Surprises

Just when I start to think, "I've got this.  Things are getting better." something surprises me and makes me re-think that budding confidence in my ability to cope.  Today it is three months since I said goodbye to KB.  Yes, I know that she died on January 9th but it was just minutes before midnight and I stayed until everyone else had gone home and I said goodbye one more time not because I needed to be alone but because I just couldn't let go.  It's still difficult.  This morning, when I woke up and realized that this was three months since I said goodbye, everything I was feeling that night returned and I wasn't prepared for the flood of emotion.  They did warn me about this in my grief support group but I still wasn't prepared.

I know that everyone at the hospital did their best to help us all through this and at the time I wasn't immediately aware of some of the things that the doctor had asked me and maybe I wasn't fully aware of everything until this morning.  As the doctor explained the lengths that they were going to to keep KB alive and that it was only a matter of time I didn't fully understand what he was asking of me when he said, "When you are ready let us know and we will move KB to palliative care."  I know what palliative care is but I didn't grasp what I was being asked to do immediately.  It wasn't until I was speaking with the organ transplant coordinator (KB was an organ donor) that it hit me.  What he was really saying was, "Let me know when you're ready to pull the plug."  It feels vulgar to even type those words but that's exactly the thought that came into my head when I realized what would happen when I told him it was time to move her to palliative care.  How could I make that decision?

At some point they told me that KB's blood pressure was dropping rapidly and it was only a matter of time, perhaps minutes.  One of the nurses told me quietly that it might be best if they move KB to palliative care now so that my last goodbye would not include so many IV lines and a respirator and beeping machines.  In my mind I agreed and I thought that our last memories would be better if KB didn't have the visage of a hollywood tragedy.  That's not what I wanted to remember nor did I want the kids to remember that.  The words didn't come out of my mouth soon enough.

KB passed away before I could tell them to move her to palliative care.  I regret my lack of strength to make that choice but I can't change it.  Somehow I feel that KB knew I couldn't make that decision and made sure I wouldn't have to do it... That's how the grieving mind justifies and rationalizes things... or maybe that is the truth.

One thing that I have come to understand from the helplessness that I felt from KB's death is that it's foolish for me to think that I have any idea about what happens beyond this life.  My ability to comprehend anything greater than what I can physically see, touch, taste, smell or hear is almost non-existent so how can I possibly be so bold to assume that my mind is only rationalizing thing to make me feel better.  Am I really that selfish?  Maybe so, the jury is still out on that one.  If KB was able to prevent me from having to make that decision she would have.  She would never allow me to be hurt if she could prevent it.  Telling myself that believing such a thing is just a trick of the mind diminishes the idea of the human soul and the ability that we all have to be more than what we appear to be.  Knowing that KB's soul had very few limits while she was alive, how could I possibly believe that she would be capable of less in death.

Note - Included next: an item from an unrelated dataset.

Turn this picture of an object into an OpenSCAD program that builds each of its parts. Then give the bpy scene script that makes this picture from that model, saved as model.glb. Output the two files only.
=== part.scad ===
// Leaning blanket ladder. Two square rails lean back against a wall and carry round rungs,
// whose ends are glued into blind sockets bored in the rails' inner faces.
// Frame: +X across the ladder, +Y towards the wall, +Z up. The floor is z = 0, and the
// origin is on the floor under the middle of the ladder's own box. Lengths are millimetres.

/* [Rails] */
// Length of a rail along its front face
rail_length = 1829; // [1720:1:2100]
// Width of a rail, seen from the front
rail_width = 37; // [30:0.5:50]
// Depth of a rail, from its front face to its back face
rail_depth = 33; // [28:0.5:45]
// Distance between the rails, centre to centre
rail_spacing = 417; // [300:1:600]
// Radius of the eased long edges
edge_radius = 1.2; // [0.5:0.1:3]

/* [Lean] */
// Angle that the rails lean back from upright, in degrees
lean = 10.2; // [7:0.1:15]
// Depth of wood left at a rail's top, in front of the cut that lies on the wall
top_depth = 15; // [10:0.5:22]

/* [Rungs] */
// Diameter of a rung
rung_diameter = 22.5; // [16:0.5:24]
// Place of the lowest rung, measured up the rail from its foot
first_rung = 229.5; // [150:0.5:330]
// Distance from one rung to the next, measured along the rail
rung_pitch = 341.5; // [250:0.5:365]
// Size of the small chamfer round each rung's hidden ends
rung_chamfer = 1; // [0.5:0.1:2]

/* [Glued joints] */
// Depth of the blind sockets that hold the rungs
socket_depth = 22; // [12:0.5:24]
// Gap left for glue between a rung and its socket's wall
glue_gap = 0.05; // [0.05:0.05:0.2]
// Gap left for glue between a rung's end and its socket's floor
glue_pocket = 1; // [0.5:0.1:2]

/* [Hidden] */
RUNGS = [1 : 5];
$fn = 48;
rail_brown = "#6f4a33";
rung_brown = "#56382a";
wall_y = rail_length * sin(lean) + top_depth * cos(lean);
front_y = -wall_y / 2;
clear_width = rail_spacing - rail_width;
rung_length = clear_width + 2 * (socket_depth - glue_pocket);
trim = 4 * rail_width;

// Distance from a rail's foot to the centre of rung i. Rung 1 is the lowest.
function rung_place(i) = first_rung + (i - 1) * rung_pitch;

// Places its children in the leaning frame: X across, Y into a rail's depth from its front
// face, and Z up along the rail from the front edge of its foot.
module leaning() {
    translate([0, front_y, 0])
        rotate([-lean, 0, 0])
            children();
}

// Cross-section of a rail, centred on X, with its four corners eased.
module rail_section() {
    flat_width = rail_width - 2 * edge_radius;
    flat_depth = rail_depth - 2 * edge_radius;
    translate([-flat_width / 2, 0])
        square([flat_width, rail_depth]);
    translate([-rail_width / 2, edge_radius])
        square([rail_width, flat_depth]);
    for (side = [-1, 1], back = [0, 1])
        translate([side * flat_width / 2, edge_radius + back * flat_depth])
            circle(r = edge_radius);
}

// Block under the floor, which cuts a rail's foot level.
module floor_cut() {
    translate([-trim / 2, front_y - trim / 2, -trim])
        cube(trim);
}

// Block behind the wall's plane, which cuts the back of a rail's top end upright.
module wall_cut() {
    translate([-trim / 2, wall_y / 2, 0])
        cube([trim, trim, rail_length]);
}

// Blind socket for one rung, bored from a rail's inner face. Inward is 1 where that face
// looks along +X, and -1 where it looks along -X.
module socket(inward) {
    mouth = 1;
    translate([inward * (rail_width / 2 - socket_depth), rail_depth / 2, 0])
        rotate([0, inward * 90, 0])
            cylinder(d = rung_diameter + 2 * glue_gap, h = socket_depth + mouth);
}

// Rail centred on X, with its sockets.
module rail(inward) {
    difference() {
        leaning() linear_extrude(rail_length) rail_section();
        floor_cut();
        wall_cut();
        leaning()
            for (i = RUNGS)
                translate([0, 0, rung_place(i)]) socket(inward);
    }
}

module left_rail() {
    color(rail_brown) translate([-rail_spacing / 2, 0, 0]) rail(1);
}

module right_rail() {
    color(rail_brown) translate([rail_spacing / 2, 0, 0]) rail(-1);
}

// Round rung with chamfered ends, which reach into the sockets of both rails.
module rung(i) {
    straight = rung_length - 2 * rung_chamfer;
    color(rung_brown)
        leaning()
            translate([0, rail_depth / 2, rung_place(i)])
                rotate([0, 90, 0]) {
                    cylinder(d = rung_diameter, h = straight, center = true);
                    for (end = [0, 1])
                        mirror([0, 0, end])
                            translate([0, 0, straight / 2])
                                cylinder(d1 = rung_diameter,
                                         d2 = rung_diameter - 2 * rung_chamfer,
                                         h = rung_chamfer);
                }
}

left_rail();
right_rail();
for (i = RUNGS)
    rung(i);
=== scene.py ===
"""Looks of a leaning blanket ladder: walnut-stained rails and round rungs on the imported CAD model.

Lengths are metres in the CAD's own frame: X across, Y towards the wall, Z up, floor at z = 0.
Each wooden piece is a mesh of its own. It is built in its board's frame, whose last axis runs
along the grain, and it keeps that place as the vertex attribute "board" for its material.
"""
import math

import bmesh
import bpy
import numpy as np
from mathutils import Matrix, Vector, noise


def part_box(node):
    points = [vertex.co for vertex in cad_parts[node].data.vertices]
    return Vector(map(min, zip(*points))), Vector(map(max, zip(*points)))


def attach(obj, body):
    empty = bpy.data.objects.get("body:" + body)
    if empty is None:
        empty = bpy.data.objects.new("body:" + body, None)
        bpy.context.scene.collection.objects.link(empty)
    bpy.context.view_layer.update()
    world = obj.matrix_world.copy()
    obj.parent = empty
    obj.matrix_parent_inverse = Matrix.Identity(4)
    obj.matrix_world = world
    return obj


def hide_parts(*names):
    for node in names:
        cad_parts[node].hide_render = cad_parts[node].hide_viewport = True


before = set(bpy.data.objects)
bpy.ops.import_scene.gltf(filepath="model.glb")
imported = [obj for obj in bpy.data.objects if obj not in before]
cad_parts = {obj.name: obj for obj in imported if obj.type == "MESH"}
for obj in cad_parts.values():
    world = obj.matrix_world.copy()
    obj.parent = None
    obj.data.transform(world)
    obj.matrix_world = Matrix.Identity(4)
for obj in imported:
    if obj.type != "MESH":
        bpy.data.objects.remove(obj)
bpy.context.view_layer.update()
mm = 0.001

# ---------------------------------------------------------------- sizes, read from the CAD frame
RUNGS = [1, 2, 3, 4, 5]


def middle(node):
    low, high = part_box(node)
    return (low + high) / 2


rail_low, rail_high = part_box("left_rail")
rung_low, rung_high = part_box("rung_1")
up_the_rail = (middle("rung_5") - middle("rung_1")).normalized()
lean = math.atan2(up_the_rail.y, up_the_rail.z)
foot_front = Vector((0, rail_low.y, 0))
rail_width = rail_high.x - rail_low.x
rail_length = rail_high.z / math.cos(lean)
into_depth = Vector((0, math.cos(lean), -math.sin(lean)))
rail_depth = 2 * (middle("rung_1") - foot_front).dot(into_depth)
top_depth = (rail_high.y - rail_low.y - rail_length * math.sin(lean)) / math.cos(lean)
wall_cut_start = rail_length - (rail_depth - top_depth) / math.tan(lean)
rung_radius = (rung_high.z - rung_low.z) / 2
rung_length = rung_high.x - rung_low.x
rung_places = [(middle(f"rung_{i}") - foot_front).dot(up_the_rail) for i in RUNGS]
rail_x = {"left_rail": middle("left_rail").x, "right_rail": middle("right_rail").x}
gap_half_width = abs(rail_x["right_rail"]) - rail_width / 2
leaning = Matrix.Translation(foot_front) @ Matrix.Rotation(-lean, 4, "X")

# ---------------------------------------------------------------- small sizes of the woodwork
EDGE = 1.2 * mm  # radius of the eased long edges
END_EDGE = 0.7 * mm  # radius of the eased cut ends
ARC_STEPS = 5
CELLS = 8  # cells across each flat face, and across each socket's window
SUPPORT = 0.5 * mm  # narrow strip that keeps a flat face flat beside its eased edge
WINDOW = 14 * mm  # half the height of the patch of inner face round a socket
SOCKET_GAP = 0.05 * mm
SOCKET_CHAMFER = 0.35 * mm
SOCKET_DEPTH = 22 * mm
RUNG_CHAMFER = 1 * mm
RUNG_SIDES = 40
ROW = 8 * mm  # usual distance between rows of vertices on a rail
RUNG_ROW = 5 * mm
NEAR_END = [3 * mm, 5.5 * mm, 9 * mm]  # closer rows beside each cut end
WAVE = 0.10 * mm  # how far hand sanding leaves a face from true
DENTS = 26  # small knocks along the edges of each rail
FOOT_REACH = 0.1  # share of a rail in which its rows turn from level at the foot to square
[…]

What I know today is that getting through the grief is going to take far longer than 3 months and I will have so many more surprise days like this ahead of me.  I have come to some reconciliation of a belief in rational, scientific based thinking and faith.  What I believe could cover several blog posts and would probably be hailed as the entertaining rantings of a lunatic... maybe some day... it suffices to say that in my heart I know that KB is ok now, she's happy and she remains with those she loved and we will recognize that if we're willing to see it.  I know that she misses all of her family and friends but loves us all no less today.  You can ask how I know and I will assure you that I can't possibly explain it nor do I believe that I have the ability to understand it.  I just feel it like I feel sadness, anger and happiness.

I am aware that this post will probably make very little sense to anyone but me.  I just kind of let the stream of consciousness flow out to the keyboard on this one so if you have questions I completely understand... so do I.

Comments

  1. I get it. And I feel it, too. Was thinking about you all day yesterday and today. Three months is just a drop in the bucket. You aren't alone.